Begin Records for this task

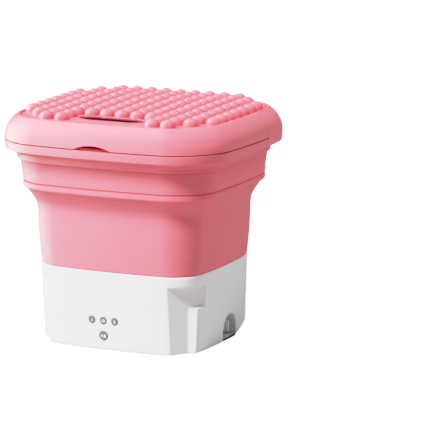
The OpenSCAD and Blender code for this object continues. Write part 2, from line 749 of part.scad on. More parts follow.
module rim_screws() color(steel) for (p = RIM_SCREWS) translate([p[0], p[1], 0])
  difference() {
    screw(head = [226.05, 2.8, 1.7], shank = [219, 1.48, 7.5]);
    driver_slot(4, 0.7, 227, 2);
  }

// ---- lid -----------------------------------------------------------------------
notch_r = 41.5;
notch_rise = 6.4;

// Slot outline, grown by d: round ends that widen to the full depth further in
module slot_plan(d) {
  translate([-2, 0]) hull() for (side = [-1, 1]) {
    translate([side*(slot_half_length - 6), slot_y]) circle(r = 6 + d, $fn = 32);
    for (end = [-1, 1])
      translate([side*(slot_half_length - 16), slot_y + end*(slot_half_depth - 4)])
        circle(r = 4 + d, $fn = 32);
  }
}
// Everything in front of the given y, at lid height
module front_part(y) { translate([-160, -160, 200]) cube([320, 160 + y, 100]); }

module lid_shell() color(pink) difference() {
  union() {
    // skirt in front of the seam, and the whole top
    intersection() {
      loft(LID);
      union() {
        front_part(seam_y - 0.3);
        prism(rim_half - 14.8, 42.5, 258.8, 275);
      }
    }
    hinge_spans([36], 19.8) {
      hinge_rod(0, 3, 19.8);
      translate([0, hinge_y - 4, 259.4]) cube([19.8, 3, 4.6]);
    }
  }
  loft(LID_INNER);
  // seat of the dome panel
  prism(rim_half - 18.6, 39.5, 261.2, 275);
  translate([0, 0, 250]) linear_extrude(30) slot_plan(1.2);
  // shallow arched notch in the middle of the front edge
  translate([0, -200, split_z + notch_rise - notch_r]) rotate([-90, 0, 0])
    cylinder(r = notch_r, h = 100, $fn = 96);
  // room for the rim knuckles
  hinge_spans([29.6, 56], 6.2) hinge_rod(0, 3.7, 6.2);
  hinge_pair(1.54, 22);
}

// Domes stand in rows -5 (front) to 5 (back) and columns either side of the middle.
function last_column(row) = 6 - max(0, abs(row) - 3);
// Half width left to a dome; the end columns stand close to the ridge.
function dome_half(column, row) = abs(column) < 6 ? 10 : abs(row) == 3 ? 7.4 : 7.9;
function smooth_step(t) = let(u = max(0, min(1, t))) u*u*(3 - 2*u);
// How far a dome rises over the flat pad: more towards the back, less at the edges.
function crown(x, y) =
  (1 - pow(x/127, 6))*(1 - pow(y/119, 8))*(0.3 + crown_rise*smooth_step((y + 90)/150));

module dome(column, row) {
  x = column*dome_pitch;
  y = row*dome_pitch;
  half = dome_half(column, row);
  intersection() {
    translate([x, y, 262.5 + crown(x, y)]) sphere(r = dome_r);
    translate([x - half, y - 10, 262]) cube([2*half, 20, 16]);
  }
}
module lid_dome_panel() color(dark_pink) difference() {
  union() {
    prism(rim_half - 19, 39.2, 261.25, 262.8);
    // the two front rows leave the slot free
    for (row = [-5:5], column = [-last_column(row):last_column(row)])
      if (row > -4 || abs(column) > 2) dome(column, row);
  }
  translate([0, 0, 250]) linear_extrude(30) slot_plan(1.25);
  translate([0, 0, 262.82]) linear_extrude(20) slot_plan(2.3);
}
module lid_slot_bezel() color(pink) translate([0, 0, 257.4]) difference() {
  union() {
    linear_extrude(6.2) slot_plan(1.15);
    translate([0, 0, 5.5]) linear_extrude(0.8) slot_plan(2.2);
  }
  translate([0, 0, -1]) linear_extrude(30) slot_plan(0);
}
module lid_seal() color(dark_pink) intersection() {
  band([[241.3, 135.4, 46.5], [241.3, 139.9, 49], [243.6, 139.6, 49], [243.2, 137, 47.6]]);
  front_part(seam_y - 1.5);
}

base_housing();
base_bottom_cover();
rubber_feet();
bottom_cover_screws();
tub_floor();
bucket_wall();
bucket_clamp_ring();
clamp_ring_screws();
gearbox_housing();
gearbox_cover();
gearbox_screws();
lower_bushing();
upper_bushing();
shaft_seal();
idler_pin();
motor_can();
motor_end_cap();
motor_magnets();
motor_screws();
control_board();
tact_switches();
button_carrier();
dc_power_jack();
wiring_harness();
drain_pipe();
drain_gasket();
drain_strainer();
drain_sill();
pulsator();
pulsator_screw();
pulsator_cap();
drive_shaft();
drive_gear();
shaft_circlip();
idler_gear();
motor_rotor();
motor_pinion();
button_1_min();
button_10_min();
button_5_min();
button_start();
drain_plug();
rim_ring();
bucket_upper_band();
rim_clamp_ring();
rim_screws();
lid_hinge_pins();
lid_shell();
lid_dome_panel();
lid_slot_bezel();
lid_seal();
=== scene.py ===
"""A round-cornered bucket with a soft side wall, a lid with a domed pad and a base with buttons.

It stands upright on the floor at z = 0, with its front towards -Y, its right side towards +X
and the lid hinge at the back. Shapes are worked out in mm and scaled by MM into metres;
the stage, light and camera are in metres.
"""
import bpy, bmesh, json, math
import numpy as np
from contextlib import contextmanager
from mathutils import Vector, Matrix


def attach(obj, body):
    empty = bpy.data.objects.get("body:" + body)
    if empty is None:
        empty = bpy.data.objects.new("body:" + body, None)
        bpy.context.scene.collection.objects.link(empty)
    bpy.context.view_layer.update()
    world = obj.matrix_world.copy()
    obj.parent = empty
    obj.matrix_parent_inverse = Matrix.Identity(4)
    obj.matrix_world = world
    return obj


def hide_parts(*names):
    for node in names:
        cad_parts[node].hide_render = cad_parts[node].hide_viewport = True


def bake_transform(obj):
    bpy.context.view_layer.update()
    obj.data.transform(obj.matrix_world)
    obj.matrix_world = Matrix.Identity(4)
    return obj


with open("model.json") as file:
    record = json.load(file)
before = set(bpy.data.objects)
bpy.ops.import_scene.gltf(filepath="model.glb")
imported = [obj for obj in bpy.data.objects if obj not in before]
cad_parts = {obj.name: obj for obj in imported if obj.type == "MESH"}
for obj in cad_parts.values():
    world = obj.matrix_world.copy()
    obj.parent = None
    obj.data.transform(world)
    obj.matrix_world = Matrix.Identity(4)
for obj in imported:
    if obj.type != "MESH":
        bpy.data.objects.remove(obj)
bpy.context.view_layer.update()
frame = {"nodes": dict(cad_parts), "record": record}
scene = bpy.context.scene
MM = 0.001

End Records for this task
Begin Records for this task

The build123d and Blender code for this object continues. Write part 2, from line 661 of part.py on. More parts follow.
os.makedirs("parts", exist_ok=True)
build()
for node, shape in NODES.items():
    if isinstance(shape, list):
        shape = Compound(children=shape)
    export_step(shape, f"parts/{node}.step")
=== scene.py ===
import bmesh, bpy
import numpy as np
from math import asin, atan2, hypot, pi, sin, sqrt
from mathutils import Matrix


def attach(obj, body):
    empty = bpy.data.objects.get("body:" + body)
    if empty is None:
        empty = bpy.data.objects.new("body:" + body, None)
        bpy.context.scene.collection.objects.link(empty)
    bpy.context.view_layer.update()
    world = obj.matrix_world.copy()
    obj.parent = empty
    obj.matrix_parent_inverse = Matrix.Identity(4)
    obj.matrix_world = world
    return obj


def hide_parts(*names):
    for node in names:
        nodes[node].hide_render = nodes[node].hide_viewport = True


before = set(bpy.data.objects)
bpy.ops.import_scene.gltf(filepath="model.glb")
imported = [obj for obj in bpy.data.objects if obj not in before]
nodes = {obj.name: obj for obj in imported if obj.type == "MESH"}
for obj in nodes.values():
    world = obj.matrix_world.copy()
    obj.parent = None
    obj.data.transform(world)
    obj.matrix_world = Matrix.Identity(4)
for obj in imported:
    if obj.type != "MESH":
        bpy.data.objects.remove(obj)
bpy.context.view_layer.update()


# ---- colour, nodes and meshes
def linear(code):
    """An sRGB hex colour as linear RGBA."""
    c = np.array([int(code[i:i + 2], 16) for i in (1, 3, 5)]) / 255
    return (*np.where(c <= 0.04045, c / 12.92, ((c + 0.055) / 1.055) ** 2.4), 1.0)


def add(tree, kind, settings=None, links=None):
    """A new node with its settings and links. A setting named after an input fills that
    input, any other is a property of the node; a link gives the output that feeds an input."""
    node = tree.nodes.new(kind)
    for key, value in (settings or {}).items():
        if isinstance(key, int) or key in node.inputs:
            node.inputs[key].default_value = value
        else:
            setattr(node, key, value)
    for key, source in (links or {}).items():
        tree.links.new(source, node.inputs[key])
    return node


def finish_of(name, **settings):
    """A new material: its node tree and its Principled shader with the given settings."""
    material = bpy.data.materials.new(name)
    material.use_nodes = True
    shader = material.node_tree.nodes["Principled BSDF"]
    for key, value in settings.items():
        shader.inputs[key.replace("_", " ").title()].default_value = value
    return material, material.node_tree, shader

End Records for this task
Begin Records for this task

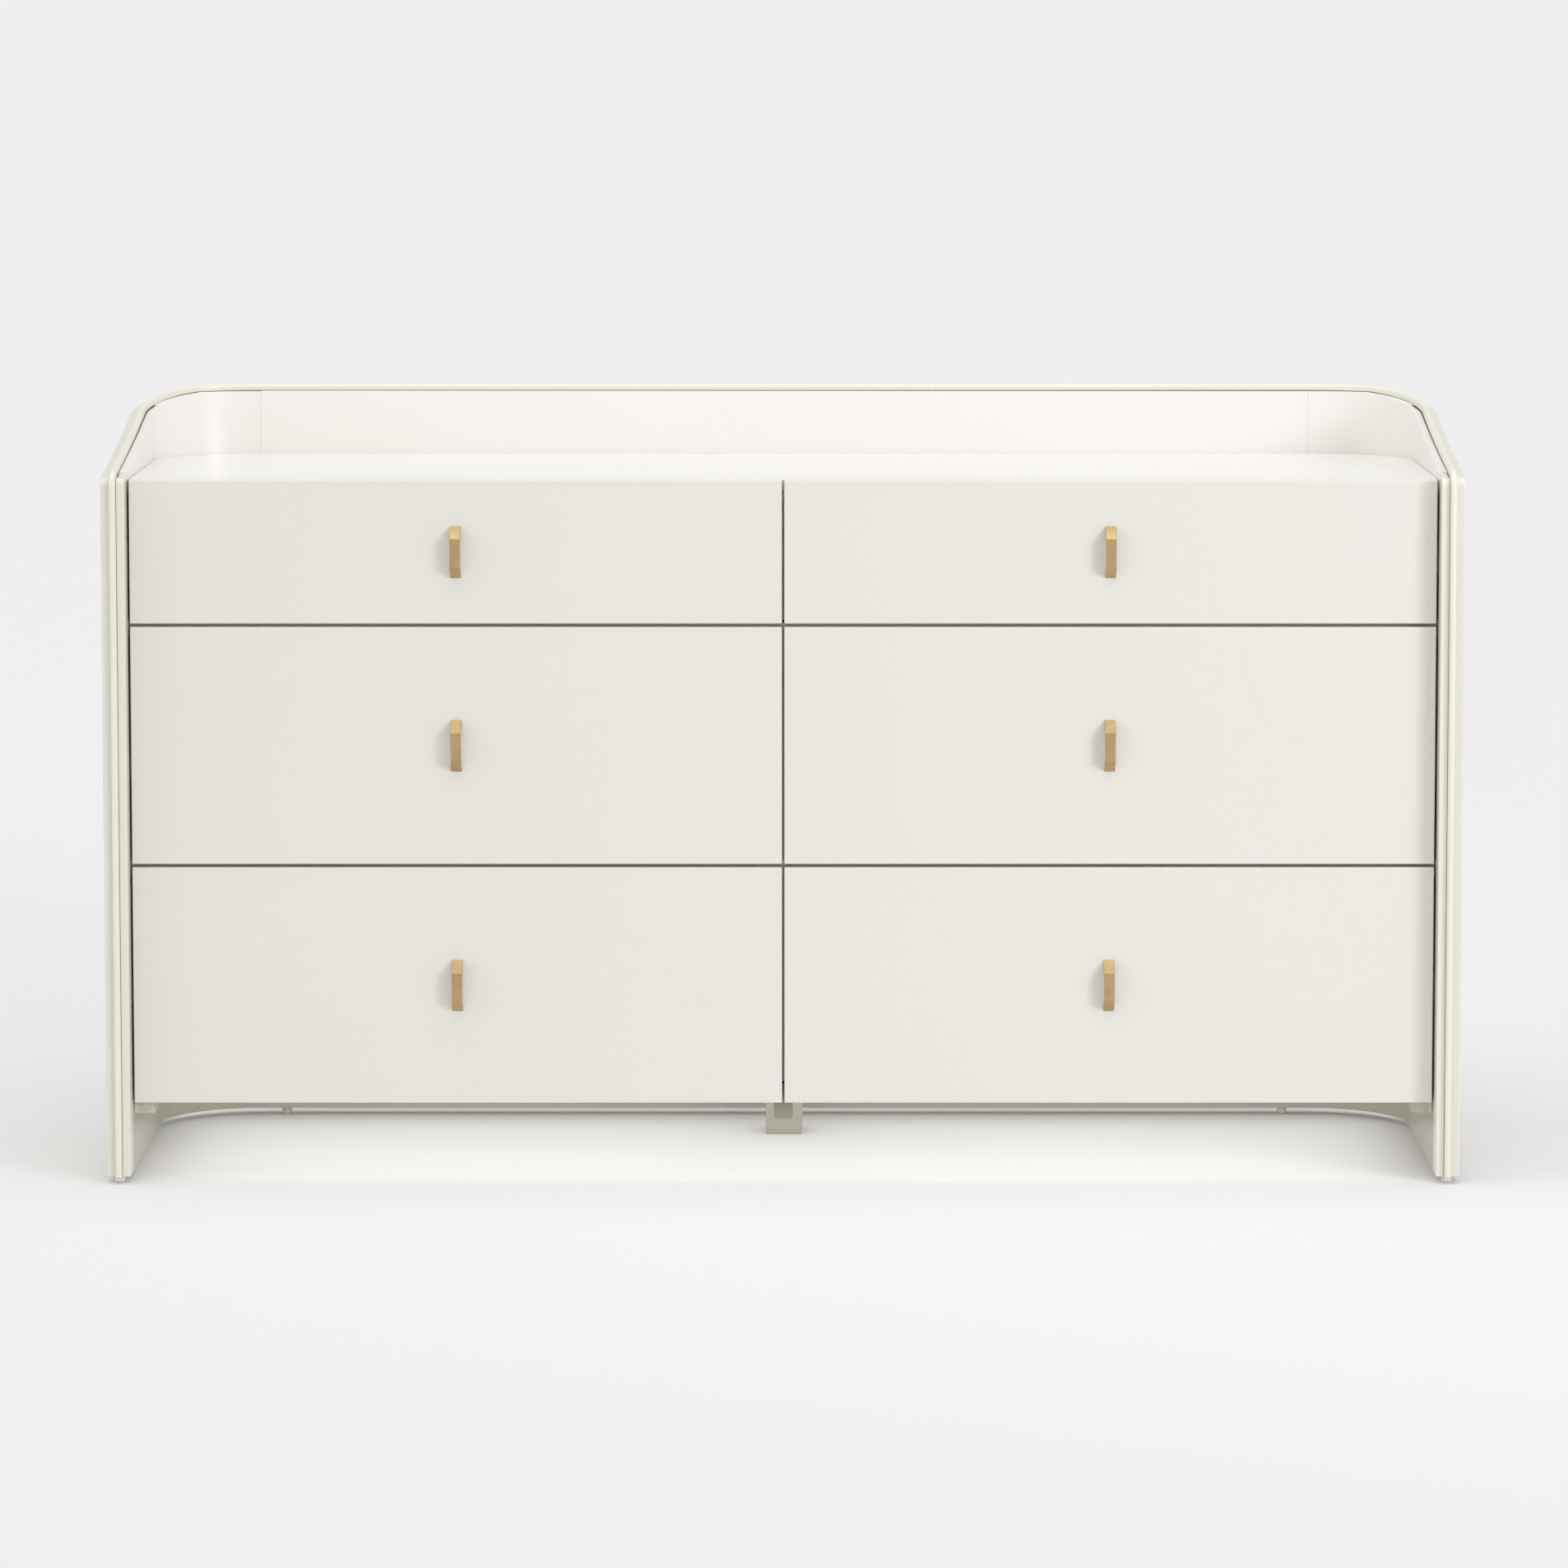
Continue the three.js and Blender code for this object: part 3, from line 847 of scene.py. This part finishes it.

End Records for this task

Exercise goal
Output exactly one stretch of the listing: from the line containing "for node, shape" through the line containing "return (*np.where(c <= 0.04045, c", both end lines included.

Reply to the exercise
for node, shape in NODES.items():
    if isinstance(shape, list):
        shape = Compound(children=shape)
    export_step(shape, f"parts/{node}.step")
=== scene.py ===
import bmesh, bpy
import numpy as np
from math import asin, atan2, hypot, pi, sin, sqrt
from mathutils import Matrix


def attach(obj, body):
    empty = bpy.data.objects.get("body:" + body)
    if empty is None:
        empty = bpy.data.objects.new("body:" + body, None)
        bpy.context.scene.collection.objects.link(empty)
    bpy.context.view_layer.update()
    world = obj.matrix_world.copy()
    obj.parent = empty
    obj.matrix_parent_inverse = Matrix.Identity(4)
    obj.matrix_world = world
    return obj


def hide_parts(*names):
    for node in names:
        nodes[node].hide_render = nodes[node].hide_viewport = True


before = set(bpy.data.objects)
bpy.ops.import_scene.gltf(filepath="model.glb")
imported = [obj for obj in bpy.data.objects if obj not in before]
nodes = {obj.name: obj for obj in imported if obj.type == "MESH"}
for obj in nodes.values():
    world = obj.matrix_world.copy()
    obj.parent = None
    obj.data.transform(world)
    obj.matrix_world = Matrix.Identity(4)
for obj in imported:
    if obj.type != "MESH":
        bpy.data.objects.remove(obj)
bpy.context.view_layer.update()


# ---- colour, nodes and meshes
def linear(code):
    """An sRGB hex colour as linear RGBA."""
    c = np.array([int(code[i:i + 2], 16) for i in (1, 3, 5)]) / 255
    return (*np.where(c <= 0.04045, c / 12.92, ((c + 0.055) / 1.055) ** 2.4), 1.0)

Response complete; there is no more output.